Because the goal is rarely cash. Posting USDC as collateral lets you lever into a long position, run a stablecoin carry trade (borrow a different stablecoin to earn a higher yield than your borrow rate), or borrow a volatile asset while keeping a stable base intact — all without selling the USDC and without it losing value as collateral.
Is borrowing against USDC safe?
It carries far less day-to-day liquidation risk than borrowing against volatile crypto, because the collateral holds its value. The real risk is a depeg: in March 2023 USDC briefly fell to about $0.87. A position at modest LTV (50% or below) absorbs that; a position near the maximum LTV can be liquidated by the depeg alone.
What loan-to-value can I get against USDC?
High — DeFi protocols typically extend 80%+ against USDC because it is stable collateral.
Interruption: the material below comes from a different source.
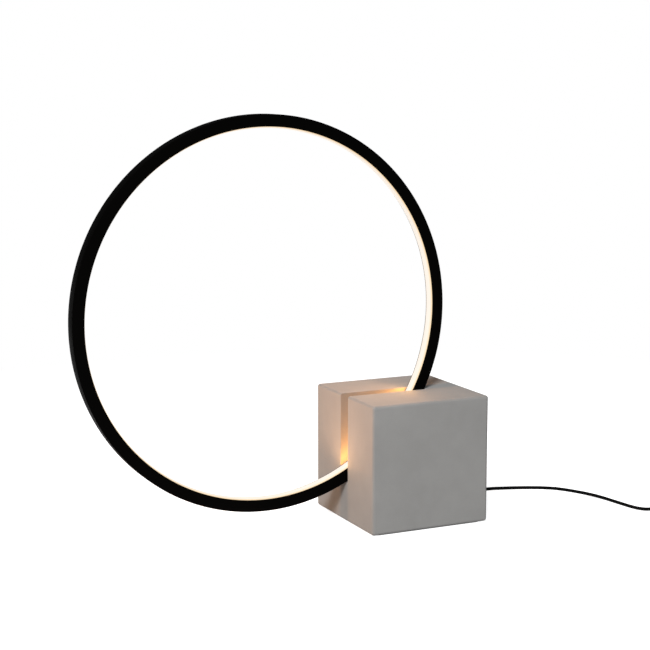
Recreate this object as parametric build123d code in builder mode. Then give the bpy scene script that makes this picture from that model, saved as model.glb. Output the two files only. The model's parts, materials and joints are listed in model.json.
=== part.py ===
from build123d import *
import os
from math import cos, pi, radians, sin, sqrt, tan

# LED ring lamp standing through a slotted concrete cube, with its cord, inline switch and adapter.
# Millimetres. +Z is up and the table is z = 0. The origin is the middle of the underside, on the table.
# +X is the side that the cord leaves from, and the ring stands in the XZ plane.

# ---------------------------------------------------------------- driving dimensions
block_side = 120.0
pad_thickness = 1.0
block_edge_radius = 2.5
slot_width = 15.0
slot_rim_radius = 0.6

ring_outer_radius = 180.0
ring_offset = 80.0  # the ring's centre lies this far left of and above the block's upper left edge
ring_depth = 11.0
ring_width = 13.0
ring_web = 1.5
ring_flange = 0.8
ring_corner_radius = 0.6
seam_angle = -45.0  # the channel's butt joint, deepest in the block
seam_gap = 0.2  # degrees
seat_thickness = 1.0
seat_arc = 34.0

diffuser_back_radius = 172.5
dome_height = 1.5
diffuser_width = 11.3

strip_width = 8.0
strip_thickness = 0.3
strip_arc = 332.0  # the rest is left free for the splice and the feed wires
led_count = 66
led_side = 5.0
led_height = 1.6

splice_arc = 18.0
splice_width = 9.2
splice_thickness = 1.3
ring_screw_step = 6.0  # degrees each side of the seam

# M3 screws and their brass inserts
screw_radius = 1.45
clearance_radius = 1.7
insert_radius = 2.3
insert_bore_radius = 1.55
socket_head_radius = 2.7
socket_head_height = 1.9
ring_insert_length = 7.5
plate_insert_length = 8.0

recess_length = 96.0
recess_width = 44.0
recess_ceiling = 25.0
plate_length = 110.0
plate_width = 64.0
plate_thickness = 1.5
base_screw_x = 49.5
base_screw_y = 27.0

terminal_x = -7.0
terminal_length, terminal_width, terminal_height = 14.0, 17.0, 11.0
terminal_insert_radius = 2.1
terminal_insert_length = 6.0
terminal_screw_radius = 1.3

wire_bore_x = -40.6
wire_bore_radius = 3.5
ring_hole_radius = 3.0
ring_hole_bottom = 44.0
ring_hole_height = 14.0
seat_hole_radius = 2.0
wire_radius = 0.6
wire_spread = 0.9

cord_radius = 1.6
cord_exit_height = 13.5
gland_radius = 4.0
gland_flange_radius = 7.5
gland_flange_thickness = 2.2
gland_tip_x = 78.0
fit_gap = 0.05

switch_x = 272.0
switch_y = -103.0
switch_length = 46.0
switch_width = 18.0
switch_height = 13.0
switch_split = 5.5
switch_wall = 1.5
rocker_tilt = 6.0
relief_length = 10.0

coil_x = 335.0
coil_y = -81.5
coil_mean_radius = 17.0
coil_bundle = 12.8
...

But the maximum is not a target: the higher your LTV, the more a rare depeg can push you into liquidation. Sizing under 50% leaves room to survive a 2023-scale depeg.
Is USDC or USDT better as loan collateral?
For collateral whose peg you are relying on, USDC has the stronger profile: it is fully reserved, US-regulated, and publishes monthly attestations. USDT is more liquid but has historically faced more questions over its reserves. If your strategy depends on the collateral holding par, that distinction matters.